After more than a year of discussion and debate over what to do with the closed Armory building in Galesburg, aldermen decided against spending any money on the facility.
Aldermen were presented with three options to vote on during Monday night's meeting:
- Spend around $3.5 million for a renovation project to turn it into a community center
- Spend just enough on repairs to bring the building up to code
- Spend nothing on it
Four people addressed the city council before aldermen took their vote. Jim Jacobs urged them to spend the money on renovations.
"I think that we can make that (the Armory) into a great place to house, for one thing a community center, which we no longer have. But I don't think that's the only thing that could go in there. I think there are many other things, because it's a sizable structure," Jacobs said.

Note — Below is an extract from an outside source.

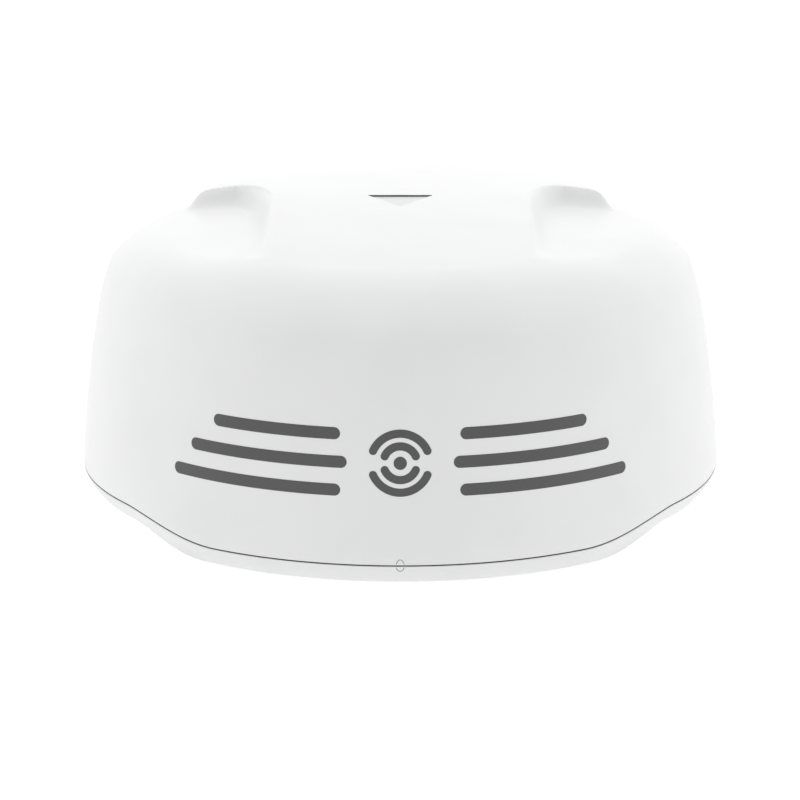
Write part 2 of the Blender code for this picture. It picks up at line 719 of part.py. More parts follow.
def build_motor():
    """Motor under its bracket, with its shaft and toothed pulley on the motor's own axis."""
    axis = (MOTOR_X, 0, 0)
    can = [
        (0, 0.0280), (0.0200, 0.0280), (0.0210, 0.0290), (0.0210, 0.0607), (0.0200, 0.0617),
        (0.0110, 0.0617), (0.0110, 0.0655), (0.0030, 0.0655), (0.0030, 0.0480), (0, 0.0480),
    ]
    place("motor_body", turned("motor_body", can, 24), "motor_paint", axis)
    build_motor_bracket()
    spin = axis_empty("motor_axis", axis)
    shaft = [(0, 0.0490), (0.0026, 0.0490), (0.0026, 0.0812), (0, 0.0812)]
    place("motor_shaft", turned("motor_shaft", shaft, 16), "steel", parent=spin)
    place("motor_pulley", toothed_pulley_mesh(), "aluminium", parent=spin)


def build_motor_bracket():
    """Folded bracket: two feet, two legs and a top plate that holds the motor by its boss."""
    floor = CHASSIS_Z[1] + GAP
    sheet, leg, foot, top = 0.003, 0.0235, 0.0385, 0.0650
    half = [(foot, floor), (foot, floor + sheet), (leg + sheet, floor + sheet), (leg + sheet, top)]
    inner = [(leg, top - sheet), (leg, floor)]
    outline = half + [(-y, z) for y, z in reversed(half)]
    outline += [(-y, z) for y, z in reversed(inner)] + inner
    mesh = extruded("motor_bracket", outline, MOTOR_X - 0.024, MOTOR_X + 0.024, "yz")
    bracket = place("motor_bracket", mesh, "steel")

    def boss_hole(bm):
        add_cylinder(bm, MOTOR_X, 0, top - 0.01, top + 0.01, 0.0115)

    modify(bracket, "DIFFERENCE", "boss_hole", boss_hole)


def toothed_pulley_mesh():
    """Motor pulley: a toothed rim between two flanges, bored for the shaft."""
    sides = 2 * MOTOR_TEETH
    low, high = PULLEY_Z
    tooth = [MOTOR_PULLEY_RADIUS if i % 2 else MOTOR_PULLEY_RADIUS - 0.0009 for i in range(sides)]

    def toothed(z):
        return [point * (r / MOTOR_PULLEY_RADIUS) + Vector((0, 0, z))
                for point, r in zip(circle(MOTOR_PULLEY_RADIUS, 0, sides), tooth)]

    rings = [
        circle(0.0029, low, sides), circle(0.0118, low, sides), circle(0.0118, low + FLANGE, sides),
        toothed(low + FLANGE), toothed(high - FLANGE),
        circle(0.0118, high - FLANGE, sides), circle(0.0118, high, sides), circle(0.0029, high, sides),
    ]
    return ringed_mesh("motor_pulley", rings, looped=True)


def belt_outline(offset):
    """Path round both pulleys at an offset from their rims: two arcs and two tangents."""
    driven = DRIVEN_RADIUS + offset
    driver = MOTOR_PULLEY_RADIUS + offset
    touch = math.acos((driven - driver) / MOTOR_X)
    points = []
    for i in range(31):
        angle = touch + (2 * math.pi - 2 * touch) * i / 30
        points.append((driven * math.cos(angle), driven * math.sin(angle)))
    for i in range(13):
        angle = -touch + 2 * touch * i / 12
        points.append((MOTOR_X + driver * math.cos(angle), driver * math.sin(angle)))
    return points


def build_belt():
    """Timing belt, a closed band round both pulleys between their flanges."""
    low = PULLEY_Z[0] + FLANGE + BELT_CLEARANCE
    high = PULLEY_Z[1] - FLANGE - BELT_CLEARANCE
    outer = belt_outline(BELT_CLEARANCE + BELT_THICKNESS)
    inner = belt_outline(BELT_CLEARANCE)
    rings = []
    for path, z in ((outer, low), (outer, high), (inner, high), (inner, low)):
        rings.append([Vector((x, y, z)) for x, y in path])
    place("timing_belt", ringed_mesh("timing_belt", rings, looped=True), "rubber")


# ---------------------------------------------------------------- rotating antenna

def build_spindle(rotor):
    """Hollow shaft with its top flange, the driven pulley, the index magnet and the slip ring's top."""
    flange_low, flange_high = 0.0805, 0.0860
    profile = [(0.0090, 0.0340), (SHAFT_RADIUS, 0.0340), (SHAFT_RADIUS, flange_low), (0.032, flange_low),
               (0.032, flange_high), (0.0090, flange_high)]
    shaft = place("spindle_shaft", turned("spindle_shaft", profile, 24), "steel", parent=rotor)

    def holes(bm):
        for x, y in bracket_screw_places():
            add_cylinder(bm, x, y, flange_low - 0.002, flange_high + 0.002, 0.0018, 12)

    modify(shaft, "DIFFERENCE", "shaft_holes", holes)

    low, high = PULLEY_Z
    rim = [
        (0.0150, low), (0.0490, low), (0.0490, low + FLANGE), (DRIVEN_RADIUS, low + FLANGE),
        (DRIVEN_RADIUS, high - FLANGE), (0.0490, high - FLANGE), (0.0490, high), (0.0405, high),
        (0.0405, low + 0.004), (0.0330, low + 0.004), (0.0330, high), (0.0150, high),
    ]
    place("driven_pulley", turned("driven_pulley", rim, 36), "black_plastic", parent=rotor)
    magnet = [(0, 0.0655), (0.0030, 0.0655), (0.0030, low - GAP), (0, low - GAP)]
    mesh = turned("index_magnet", magnet, 16)
    place("index_magnet", mesh, "steel", (-0.0412, 0, 0), rotor)
    cap = [(0, 0.0715), (0.0082, 0.0715), (0.0082, 0.0896), (0.0160, 0.0896), (0.0160, 0.0926),
           (0.0100, 0.0926), (0.0100, 0.1030), (0.0090, 0.1040), (0, 0.1040)]
    place("slip_ring_rotor", turned("slip_ring_rotor", cap, 20), "black_plastic", parent=rotor)


def bracket_screw_places():
    """Centres of the four screws between the bracket and the shaft's flange."""
    return [(sx * 0.0165, sy * 0.0165) for sy in (-1, 1) for sx in (-1, 1)]


def build_turntable_bracket(rotor):
    """Folded bracket: a level plate on the shaft and an upright that carries the array."""
    low, high = BRACKET_Z
    outline = [
        (UPRIGHT_Y[0], low), (0.045, low), (0.045, high), (UPRIGHT_Y[1] + 0.002, high),
        (UPRIGHT_Y[1], high + 0.002), (UPRIGHT_Y[1], UPRIGHT_TOP), (UPRIGHT_Y[0], UPRIGHT_TOP),
    ]
    mesh = extruded("turntable_bracket", outline, -0.070, 0.070, "yz")
    bracket = place("turntable_bracket", mesh, "aluminium", parent=rotor)

    def holes(bm):
        add_cylinder(bm, 0, 0, low - 0.002, high + 0.002, 0.0098)
        for x, y in bracket_screw_places():
            add_cylinder(bm, x, y, low - 0.002, high + 0.002, 0.0018, 12)

    modify(bracket, "DIFFERENCE", "bracket_holes", holes)
    profile = [(0, 0.0815), (0.0015, 0.0815), (0.0015, 0.0896), (0.0032, 0.0896), (0.0032, 0.0914),
               (0.0026, 0.0920), (0, 0.0920)]
    screw = turned("bracket_screw", profile, 12)
    for number, (x, y) in enumerate(bracket_screw_places(), 1):
        place(f"bracket_screw_{number}", screw, "steel", (x, y, 0), rotor)


def build_array(rotor):
    """Antenna array: an aluminium back tray and the printed board in its face."""
    front = ARRAY_BACK_Y - ARRAY_DEPTH
    low = (-ARRAY_HALF, front, ARRAY_Z[0])
    high = (ARRAY_HALF, ARRAY_BACK_Y, ARRAY_Z[1])
    tray = place("antenna_backplate", box("antenna_backplate", low, high, 0.0025), "aluminium", parent=rotor)
    rim, recess = 0.0045, 0.004

    def face_recess(bm):
        add_box(bm, (low[0] + rim, front - 0.01, low[2] + rim),
                (high[0] - rim, front + recess, high[2] - rim))

    def back_recesses(bm):
        for side in (-1, 1):
            near, far = sorted((side * 0.078, side * 0.199))
            add_box(bm, (near, ARRAY_BACK_Y - 0.006, low[2] + 0.006),
                    (far, ARRAY_BACK_Y + 0.01, high[2] - 0.006))

    modify(tray, "DIFFERENCE", "face_recess", face_recess)
    modify(tray, "DIFFERENCE", "back_recesses", back_recesses)
    inset = rim + GAP
    board_low = (low[0] + inset, front + recess - GAP - 0.0020, low[2] + inset)
    board_high = (high[0] - inset, front + recess - GAP, high[2] - inset)
    place("antenna_panel", box("antenna_panel", board_low, board_high), "array_board", parent=rotor)


def build_transceiver(rotor):
    """Transceiver box behind the upright, its finned heat sink and the coax to the array."""
    low = (-0.060, UPRIGHT_Y[1] + GAP, 0.110)
    high = (0.060, 0.020, 0.170)
    case = place("rf_module", box("rf_module", low, high, 0.002), "aluminium", parent=rotor)
    wall = 0.004

    def inside(bm):
        add_box(bm, (low[0] + wall, low[1] - 0.01, low[2] + wall),
                (high[0] - wall, high[1] - wall, high[2] - wall))

    modify(case, "DIFFERENCE", "case_inside", inside)
    place("rf_heatsink", heatsink_mesh(high[1] + GAP), "aluminium", parent=rotor)
    route = [(high[0] + GAP, -0.008, 0.140), (0.068, -0.008, 0.140), (0.094, -0.012, 0.141),
             (0.100, -0.030, 0.143), (0.100, ARRAY_BACK_Y - 0.006 + GAP, 0.143)]
    cable("coax_jumper", route, 0.0018, rotor)


def heatsink_mesh(back):
    """Finned block: an even comb outline extruded upwards."""
    fins, pitch, thickness, web, height = 10, 0.011, 0.003, 0.004, 0.022
    start = -(fins - 1) * pitch / 2
    outline = [(start - thickness / 2, back)]
    for number in range(fins):
        x = start + number * pitch
        outline += [(x - thickness / 2, back + height), (x + thickness / 2, back + height)]
        if number < fins - 1:
            outline += [(x + thickness / 2, back + web), (x + pitch - thickness / 2, back + web)]
    outline.append((-start + thickness / 2, back))
    return extruded("rf_heatsink", outline, 0.113, 0.167)


# ---------------------------------------------------------------- harness

def curve_through(route, steps=4):
    """Smooth points through a route, as a Catmull-Rom curve."""
    points = [Vector(point) for point in route]
    padded = [2 * points[0] - points[1]] + points + [2 * points[-1] - points[-2]]
    smooth = []
    for a, b, c, d in zip(padded, padded[1:], padded[2:], padded[3:]):
        for i in range(steps):
            t = i / steps
            smooth.append(0.5 * (2 * b + (c - a) * t + (2 * a - 5 * b + 4 * c - d) * t * t
                                 + (3 * b - a - 3 * c + d) * t ** 3))
    return smooth + [points[-1]]


def cable(name, route, radius, parent=None):
    """Round cable along a smooth route, with flat ends."""
    curve = bpy.data.curves.new(name, "CURVE")
    curve.dimensions = "3D"
    curve.bevel_depth = radius
    curve.bevel_resolution = 2
    curve.use_fill_caps = True
    points = curve_through(route)
    spline = curve.splines.new("POLY")
    spline.points.add(len(points) - 1)
    for slot, point in zip(spline.points, points):
        slot.co = (*point, 1)
    curve.materials.append(material("cable_jacket"))
    body = bpy.data.objects.new(name, curve)
    body.parent = parent
    bpy.context.collection.objects.link(body)


def build_harness():
    """Leads from the two sockets to the board, and from the motor to its power module."""
    power = [(-SOCKET_X, SOCKET_Y, 0.0366), (-SOCKET_X, SOCKET_Y, 0.0440), (-0.027, 0.168, 0.0515),
             (-0.038, 0.146, 0.052),
             (-0.060, 0.108, 0.043), (-0.090, 0.080, 0.0395), (-0.096, 0.058, 0.0380)]
    network = [(SOCKET_X, SOCKET_Y, 0.0366), (SOCKET_X, SOCKET_Y, 0.0440), (0.020, 0.168, 0.0505),
             (0.008, 0.146, 0.050),
               (-0.030, 0.096, 0.040), (-0.064, 0.074, 0.0390), (-0.072, 0.056, 0.0375)]
    motor = [(MOTOR_X + 0.0218, 0, 0.040), (0.1125, -0.001, 0.040), (0.119, -0.014, 0.036),
             (0.117, -0.045, 0.031), (0.085, -0.078, 0.031), (0.052, -0.090, 0.037), (0.0458, -0.090, 0.037)]
    cable("power_cable", power, 0.0028)
    cable("network_cable", network, 0.0024)
    cable("motor_cable", motor, 0.0020)


def main():
    """Build the whole radar."""
    clear_scene()
    lift = axis_empty("dome_lift_axis")
    rotor = axis_empty("antenna_axis")
    build_dome(lift)
    build_base_housing()
    build_seam_gasket()
    build_cover_screws()
    build_mount_bushes()
    build_underside_fittings()
    build_chassis()
    build_electronics()
    build_bearing_housing()
    build_slip_ring_stator()
    build_index_sensor()
    build_motor()
    build_belt()
    build_spindle(rotor)
    build_turntable_bracket(rotor)
    build_array(rotor)
    build_transceiver(rotor)
    build_harness()


main()
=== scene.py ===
"""Looks of the radar dome antenna: its moulded dome and base, and the mechanism under the dome.

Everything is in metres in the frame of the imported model: +Z up, -Y towards the bow, origin at the
centre of the mounting face. An azimuth is measured from the bow towards +X.
"""
import logging
import math
from dataclasses import dataclass, field
from enum import Enum
from typing import Callable, ClassVar, Iterable, Sequence

import bmesh
import bpy
import numpy as np
from mathutils import Matrix, Vector


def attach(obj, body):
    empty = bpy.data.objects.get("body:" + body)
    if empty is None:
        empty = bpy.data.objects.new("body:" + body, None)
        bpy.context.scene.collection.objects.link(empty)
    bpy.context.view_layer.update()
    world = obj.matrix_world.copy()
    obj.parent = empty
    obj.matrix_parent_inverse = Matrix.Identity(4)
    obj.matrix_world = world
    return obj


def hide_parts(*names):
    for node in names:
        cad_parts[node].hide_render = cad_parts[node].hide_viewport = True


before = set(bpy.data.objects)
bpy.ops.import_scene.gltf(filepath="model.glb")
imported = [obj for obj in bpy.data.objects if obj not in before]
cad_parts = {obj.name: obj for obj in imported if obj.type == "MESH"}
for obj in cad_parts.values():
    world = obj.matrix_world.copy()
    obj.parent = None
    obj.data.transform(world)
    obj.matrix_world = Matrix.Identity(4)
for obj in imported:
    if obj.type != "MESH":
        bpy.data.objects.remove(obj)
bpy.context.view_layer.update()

LOG = logging.getLogger("radar")
GAP = 0.0003

Point = tuple[float, float, float]
Pair = tuple[float, float]
Colour = tuple[float, float, float]
Profile = tuple[Pair, ...]
Mesh = bpy.types.Mesh
Socket = bpy.types.NodeSocket
BMesh = bmesh.types.BMesh


# ---------------------------------------------------------------- shader maths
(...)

Ed England first thanked aldermen for the money spent on repairing Seminary Street, then recommended they vote against the Armory renovation plan.
"As far as the Armory's concerned, it's a pigeon coop. To waste three million dollars on that building is shameful," England said.
Aldermen then discussed the issue, debating first the option to bring the building up to code at a smaller cost. Fourth Ward Alderwoman Corine Andersen encouraged some type of work be done to make the facility usable to the public, even if that meant getting a little help. One suggestion was having the Armory serve as a meeting center for those affected by a disaster.
"Could we get the Red Cross or other communities to buy into at least heating the place, getting air conditioning, getting basic plumbing and the kitchen done, and not have to do the whole project and not have to figure it out at this point?" Andersen asked.
Ultimately, the proposal failed on a 4-3 vote. Aldermen then considered putting the project to the side and doing nothing to the Armory. First Ward Alderwoman Angela Bastian said the city cannot afford the project.
"The fact of the matter is, the city has a deficit, and we’re trying to balance a budget, and deal with our financial situation to get us on the right track," Bastian said.
The money to fund the Armory renovation project would have come from a bond issue that is being paid off through a new capital utility tax. However, if the building was renovated, the city would then have to maintain it at an estimated annual cost of $400,000.
The proposal to do nothing with the Armory and leave the building in its current state passed 4-3. Those who voted yes are Bastian, Second Ward Alderman Wayne Dennis, Third Ward Alderman Russel Fleming, and Sixth Ward Alderman Wayne Allen.
City Manager Todd Thompson said the $3.5 million that would have been set aside for renovations will instead most likely go to road repair projects in the city. Some of it might also be spent on construction of new softball fields and a city-run mini-golf course.